Friday, December 30, 2005

La fabrique de batiks


Visite improvisée à l’usine de batiks de Weligama, en pleine campagne.
Une salle de vente, et l’autorisation de visiter les ateliers, de prendre des photos. Des femmes tenant à la main un ustensile proche d’une pipette à huile, empli de cire liquide. Avec une dextérité due à la répétition jour après jour des mêmes gestes, elles tracent sur le coton tendu dans de grands cadres horizontaux, les motifs qui ne recevront pas de couleur.
Des jeunes femmes, presque adolescentes, emplissent de cire les dessins tracés au crayon, à l’aide d’un pinceau usé. Odeur de cire chaude dégageant une vapeur que l’on soupçonne toxique. Peu de lumière, un néon dans le fond, plafond bas, promiscuité, elles sont parquées comme des bêtes entre les murs couleur de cire, les pieds nus dans les débris de matière refroidie et la crasse.
L’atelier de teinture ressemble à un lieu de sorcellerie. Là, des femmes de tous ages, des tongues aux pieds pour les préserver un peu, pataugent dans l’eau coloree, plongent le tissu dans de grands bacs de béton, dans des baignoires recyclées aux couleurs douteuses, les sortent et les replongent pour les rincer du trop plein de teinture.

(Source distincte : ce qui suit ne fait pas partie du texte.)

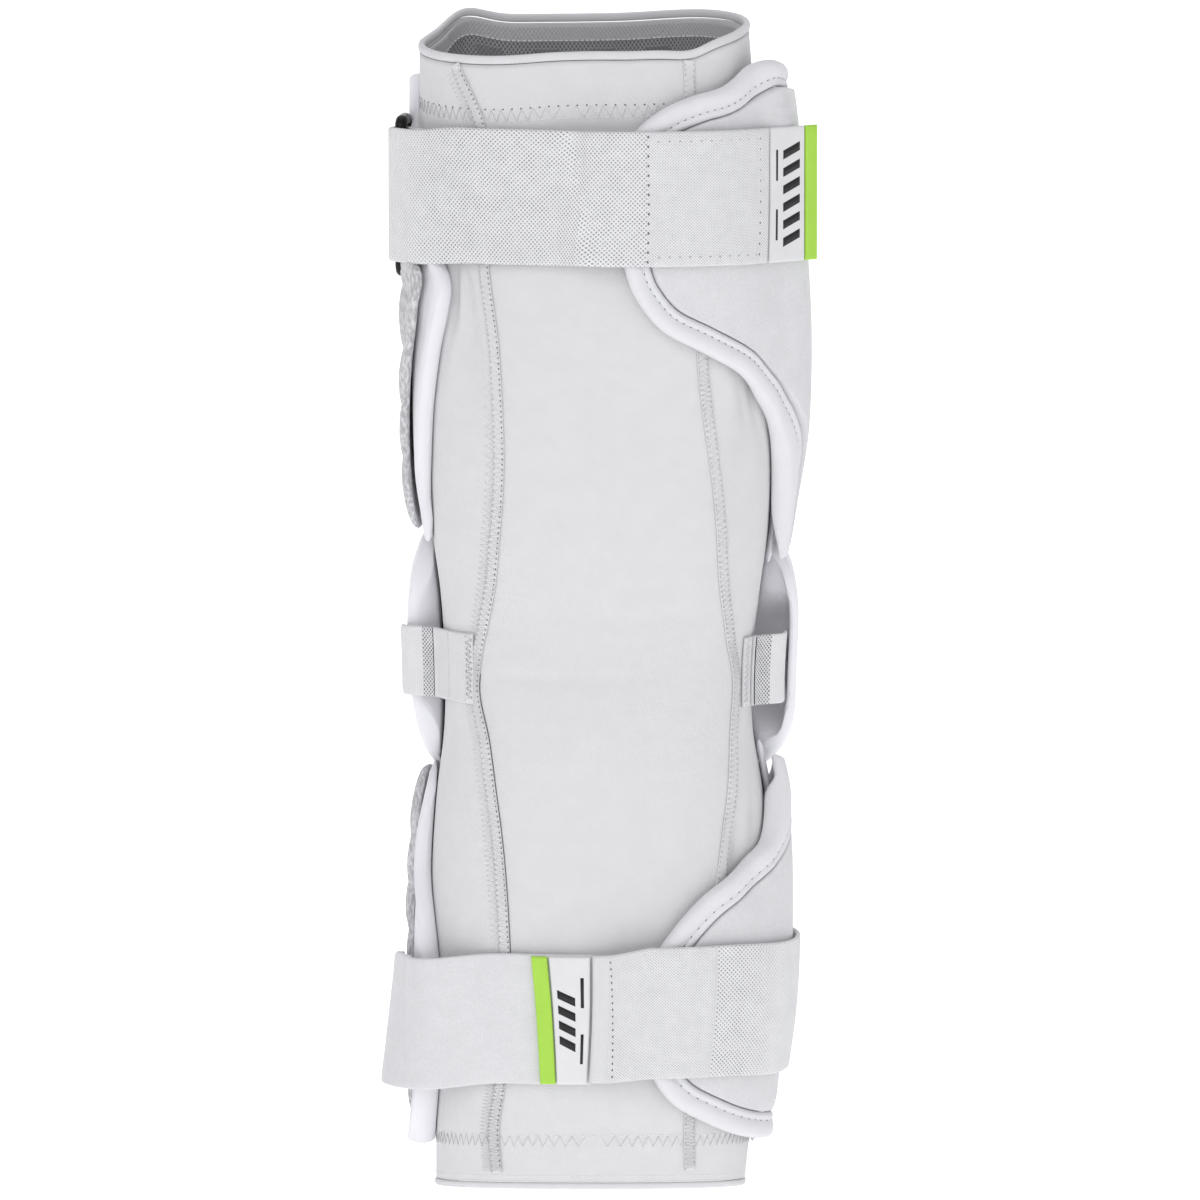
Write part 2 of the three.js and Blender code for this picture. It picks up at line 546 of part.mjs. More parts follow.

Les visages s’illuminent de fierté à l’idée d’être sur la photo, elles réclament, posent, pouffent de rire, m’appellent et se tiennent fières, le bâton à la main, toute activité cessante pour rire encore de l’attraction que je provoque. Bien sur elles veulent voir les photos, me demandent de prendre l’adresse au bureau, et d’où je viens et comment je m’appelle. Puis sur ma demande, tour à tour elles se présentent, là Indrani, puis Rénuka, Indrani encore, les autres noms, je les ai oubliés pardonnez moi mesdames.
Sur un grand feu, des marmites de sorcières dans lesquelles mijotent les teintures et la toile, c’est le poste de quelques hommes, rares dans ce lieu sombre tout en contre jour, je n’ai pas de flash et crains de décevoir les femmes si les photos sont ratées.
Pour ne pas faire de jalouses, je ferai un tableau de leurs portraits, qui restera dans la fabrique, je retournerai là-bas prendre encore quelques clichés, et chercher la réponse à une question technique sur les marbrures du batik. Malgré la barrière de la langue, à travers les regards et les sourires, il y eut un moment de magie entre ces femmes et moi, la sorcellerie a opéré, je suis envoutée, j’aimerais passer plus de temps parmi elles - ce doit être un caprice de touriste, sachant que je n’y passerai pas ma vie - elles ont beaucoup à m’apprendre sur le courage.